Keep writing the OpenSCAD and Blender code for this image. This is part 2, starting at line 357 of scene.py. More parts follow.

——

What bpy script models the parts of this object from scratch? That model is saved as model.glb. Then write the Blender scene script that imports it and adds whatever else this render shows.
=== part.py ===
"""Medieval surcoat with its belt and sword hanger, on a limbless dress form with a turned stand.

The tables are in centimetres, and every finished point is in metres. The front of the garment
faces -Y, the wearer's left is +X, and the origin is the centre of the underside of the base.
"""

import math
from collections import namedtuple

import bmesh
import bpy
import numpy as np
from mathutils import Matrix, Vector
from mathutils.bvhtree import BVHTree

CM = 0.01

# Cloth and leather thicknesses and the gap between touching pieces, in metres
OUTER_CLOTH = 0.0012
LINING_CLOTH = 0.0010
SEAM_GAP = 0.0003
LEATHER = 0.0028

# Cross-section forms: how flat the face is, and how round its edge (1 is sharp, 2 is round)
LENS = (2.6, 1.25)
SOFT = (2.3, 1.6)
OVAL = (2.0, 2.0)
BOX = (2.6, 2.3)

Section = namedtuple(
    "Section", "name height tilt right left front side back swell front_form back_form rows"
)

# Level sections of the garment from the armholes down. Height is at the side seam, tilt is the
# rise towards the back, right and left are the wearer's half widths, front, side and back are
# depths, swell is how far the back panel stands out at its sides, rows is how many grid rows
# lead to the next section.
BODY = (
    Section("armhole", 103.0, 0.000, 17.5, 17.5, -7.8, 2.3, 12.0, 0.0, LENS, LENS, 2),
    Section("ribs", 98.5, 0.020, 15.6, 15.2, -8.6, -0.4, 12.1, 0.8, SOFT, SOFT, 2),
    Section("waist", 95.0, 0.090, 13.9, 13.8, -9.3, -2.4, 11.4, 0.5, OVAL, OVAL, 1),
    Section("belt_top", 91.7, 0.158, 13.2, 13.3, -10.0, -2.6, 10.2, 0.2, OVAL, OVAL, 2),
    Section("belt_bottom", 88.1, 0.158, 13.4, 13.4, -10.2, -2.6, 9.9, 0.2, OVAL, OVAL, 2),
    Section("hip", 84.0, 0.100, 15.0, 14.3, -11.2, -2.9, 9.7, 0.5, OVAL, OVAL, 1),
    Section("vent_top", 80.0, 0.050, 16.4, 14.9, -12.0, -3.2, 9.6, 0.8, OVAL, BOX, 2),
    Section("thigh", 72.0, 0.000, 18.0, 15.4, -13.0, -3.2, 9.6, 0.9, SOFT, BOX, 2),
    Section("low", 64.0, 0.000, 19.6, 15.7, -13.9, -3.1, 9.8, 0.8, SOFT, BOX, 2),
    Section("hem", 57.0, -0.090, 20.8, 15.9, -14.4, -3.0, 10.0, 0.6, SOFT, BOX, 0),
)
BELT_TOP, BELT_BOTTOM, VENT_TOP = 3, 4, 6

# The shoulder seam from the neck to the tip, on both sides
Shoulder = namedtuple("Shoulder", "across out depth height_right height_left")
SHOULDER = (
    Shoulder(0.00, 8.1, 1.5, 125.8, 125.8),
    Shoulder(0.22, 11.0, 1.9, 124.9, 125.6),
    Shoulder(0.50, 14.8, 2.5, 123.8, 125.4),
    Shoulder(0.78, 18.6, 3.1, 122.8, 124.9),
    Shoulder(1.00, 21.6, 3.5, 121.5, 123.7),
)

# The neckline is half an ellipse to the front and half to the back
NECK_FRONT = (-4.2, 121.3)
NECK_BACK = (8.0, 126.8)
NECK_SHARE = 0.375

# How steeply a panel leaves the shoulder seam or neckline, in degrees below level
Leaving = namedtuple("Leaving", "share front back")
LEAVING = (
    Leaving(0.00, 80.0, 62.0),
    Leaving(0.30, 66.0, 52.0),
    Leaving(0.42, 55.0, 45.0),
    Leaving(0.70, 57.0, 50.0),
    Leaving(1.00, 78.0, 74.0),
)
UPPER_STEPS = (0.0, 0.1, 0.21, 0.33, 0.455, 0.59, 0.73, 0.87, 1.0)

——

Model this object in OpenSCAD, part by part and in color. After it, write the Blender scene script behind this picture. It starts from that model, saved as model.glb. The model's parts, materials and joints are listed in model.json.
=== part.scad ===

——

_WHAT YOU HAVE TO DO_
How many lines in the entries contain the string "that"? Answer with the number only.

_EXERCISE OUTPUT_
2